I'm trying to find some function $g(k)$ such that $$\sum_{k=0}^{\infty} g(k) \frac{(n \lambda)^k}{k!} = 0 $$ The textbook says that there is only one solution, that is $g(k)=0$ for all $k$. But I cannot see why it is so. It is also constrained that $g(k)$ depends on $k$ alone and does not depend on $\lambda$ or $n$. $n$ is a positive integer, $\lambda$ is a positive real. My intuitive feeling is that $g(k)$ can take alternating positive or negative values such that the summation is zero, but I cannot prove how. Any ideas ? Or is $g(k)=0$ the only solution ?
EDIT: The above must hold true for all $\lambda$.

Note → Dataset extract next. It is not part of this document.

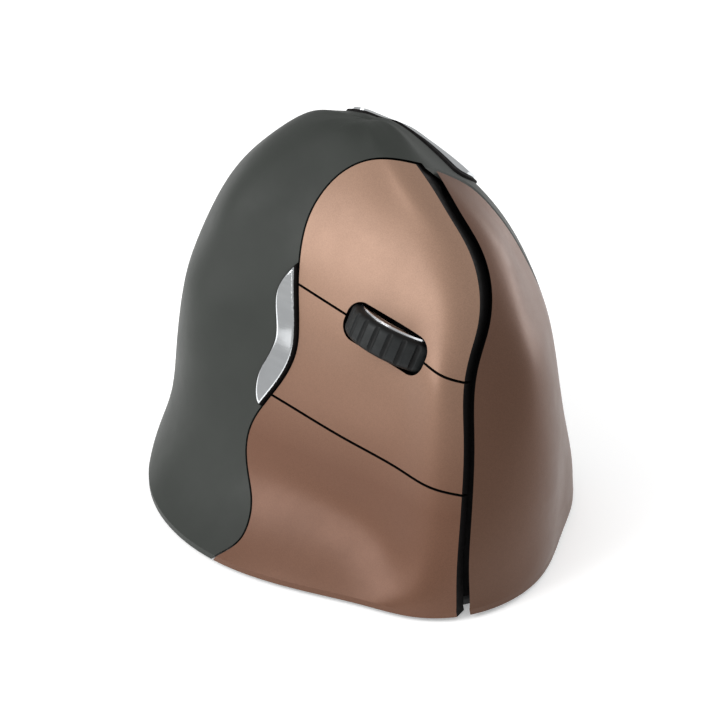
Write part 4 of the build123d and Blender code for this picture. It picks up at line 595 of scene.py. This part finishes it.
# %% Sheet under the mouse
floor_half = 3.0
floor_level = -0.05 * mm
corners = [(-floor_half, -floor_half, floor_level), (floor_half, -floor_half, floor_level),
           (floor_half, floor_half, floor_level), (-floor_half, floor_half, floor_level)]
floor_mesh = bpy.data.meshes.new("floor")
floor_mesh.from_pydata(corners, [], [(0, 1, 2, 3)])
floor = bpy.data.objects.new("floor", floor_mesh)
scene.collection.objects.link(floor)
print("floor", 2 * floor_half, "m wide")

# %% [markdown]
# The paper glows a little, which keeps it white and leaves the mouse its soft shadow. Its
# lower side is clear, so that the underside of the mouse can be looked at through it: the
# Backfacing output of the geometry node tells the two sides apart.

# %% White paper, clear from below
paper, tree, shader, place = new_finish("floor_paper")
white = mottled(tree, place, scale=30, detail=2,
                first=(0.90, 0.90, 0.90), second=(0.92, 0.92, 0.92))
tree.links.new(white, shader.inputs["Base Color"])
wear(tree, shader, place, scale=200, detail=2, smooth=0.8, dull=0.9)
shader.inputs["Emission Color"].default_value = (1, 1, 1, 1)
shader.inputs["Emission Strength"].default_value = 0.3
shader.inputs["Specular IOR Level"].default_value = 0.1
side = tree.nodes.new("ShaderNodeNewGeometry")
open_side = tree.nodes.new("ShaderNodeBsdfTransparent")
one_way = tree.nodes.new("ShaderNodeMixShader")
tree.links.new(side.outputs["Backfacing"], one_way.inputs["Fac"])
tree.links.new(shader.outputs["BSDF"], one_way.inputs[1])
tree.links.new(open_side.outputs["BSDF"], one_way.inputs[2])
tree.links.new(one_way.outputs["Shader"], tree.nodes["Material Output"].inputs["Surface"])
give(paper, "floor")

# %% [markdown]
# ## Light
#
# Most of the light comes evenly from all round. A soft key light near the palm side brightens
# the copper face, and a weak one on the thumb side gives the nose panel its pale edge. Point
# lamps would leave hard spots on the lacquer, so both are square panels. A turn of 0 degrees
# is at the back of the mouse, 90 at the fingers, 180 before the nose and 270 at the thumb.

# %% Turn and rise of a lamp or a camera
def outward(turn, rise):
    """The direction from the mouse to something round it."""
    turn = math.radians(turn)
    rise = math.radians(rise)
    return Vector((math.sin(turn) * math.cos(rise), -math.cos(turn) * math.cos(rise),
                   math.sin(rise)))


# %% [markdown]
# A panel shines along its own -Z, so its Z axis is turned to point away from the mouse.

# %% Soft panels
lamp_aim = Vector((2 * mm, 1 * mm, 40 * mm))


def soft_light(name, turn, rise, distance, width, power):
    """A square area light that faces the mouse."""
    data = bpy.data.lights.new(name, "AREA")
    data.shape = "SQUARE"
    data.size = width
    data.energy = power
    lamp = bpy.data.objects.new(name, data)
    lamp.location = lamp_aim + outward(turn, rise) * distance
    lamp.rotation_euler = outward(turn, rise).to_track_quat("Z", "Y").to_euler()
    scene.collection.objects.link(lamp)
    print(name, power, "W at", distance, "m")


soft_light("key_light", turn=55, rise=35, distance=0.6, width=0.4, power=2.6)
soft_light("rim_light", turn=250, rise=12, distance=0.9, width=0.5, power=4.0)

# %% [markdown]
# The even light is a white world. The camera sees it as pure white, matt faces are lit by a
# little less, and shiny ones mirror a darker white, so that it doesn't wash out the dark
# shell. A picture of a studio could do all that, but the Light Path node does it with three
# plain whites: it tells which kind of ray is asking.

# %% White world
world = bpy.data.worlds.new("studio")
scene.world = world
world.use_nodes = True
sky = world.node_tree
sky.nodes.clear()


def plain_white(strength):
    """A white background of one strength."""
    background = sky.nodes.new("ShaderNodeBackground")
    background.inputs["Color"].default_value = (1, 1, 1, 1)
    background.inputs["Strength"].default_value = strength
    return background.outputs["Background"]


def either(kind_of_ray, others, chosen):
    """One background for a kind of ray, another for all others."""
    choice = sky.nodes.new("ShaderNodeMixShader")
    sky.links.new(ray.outputs[kind_of_ray], choice.inputs["Fac"])
    sky.links.new(others, choice.inputs[1])
    sky.links.new(chosen, choice.inputs[2])
    return choice.outputs["Shader"]


ray = sky.nodes.new("ShaderNodeLightPath")
lighting = either("Is Glossy Ray", plain_white(0.75), plain_white(0.5))
backdrop = either("Is Camera Ray", lighting, plain_white(1.0))
world_out = sky.nodes.new("ShaderNodeOutputWorld")
sky.links.new(backdrop, world_out.inputs["Surface"])
print("world:", len(sky.nodes), "nodes")

# %% [markdown]
# ## Camera
#
# The camera looks down on the finger side. A wide lens close by would swell the nearest
# button, so a long lens stands further off and keeps the outline nearly free of perspective.
# It looks at a point low inside the body. The Standard view keeps colours as they are written.

# %% Camera
look_at = Vector((2.35 * mm, 1.0 * mm, 35.3 * mm))
camera_side = outward(turn=125, rise=32)
camera_distance = 0.6
camera_data = bpy.data.cameras.new("camera")
camera_data.lens = 139.8
camera_data.sensor_width = 36
camera = bpy.data.objects.new("camera", camera_data)
camera.location = look_at + camera_side * camera_distance
camera.rotation_euler = camera_side.to_track_quat("Z", "Y").to_euler()
scene.collection.objects.link(camera)
scene.camera = camera
scene.view_settings.view_transform = "Standard"
print("camera at", [round(part, 3) for part in camera.location])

a convergent power series of the form $$f(x)=\sum_{k=0}^{\infty}\frac{g(k)}{k!}x^k$$ represents the zero function iff $g(k)=0$ for all $k$ (here $g(k)=f^{(k)}(0)$). this can be zero for given values of $x$ as noted in the comments e.g. $$ \sin(\pi/2)=\sum_{k=0}^{\infty}\frac{(-1)^k}{(2k+1)!}(\pi/2)^{(2k+1)} $$ corresponding to a not-identically-zero $g(k)$ and $\lambda n=\pi/2$.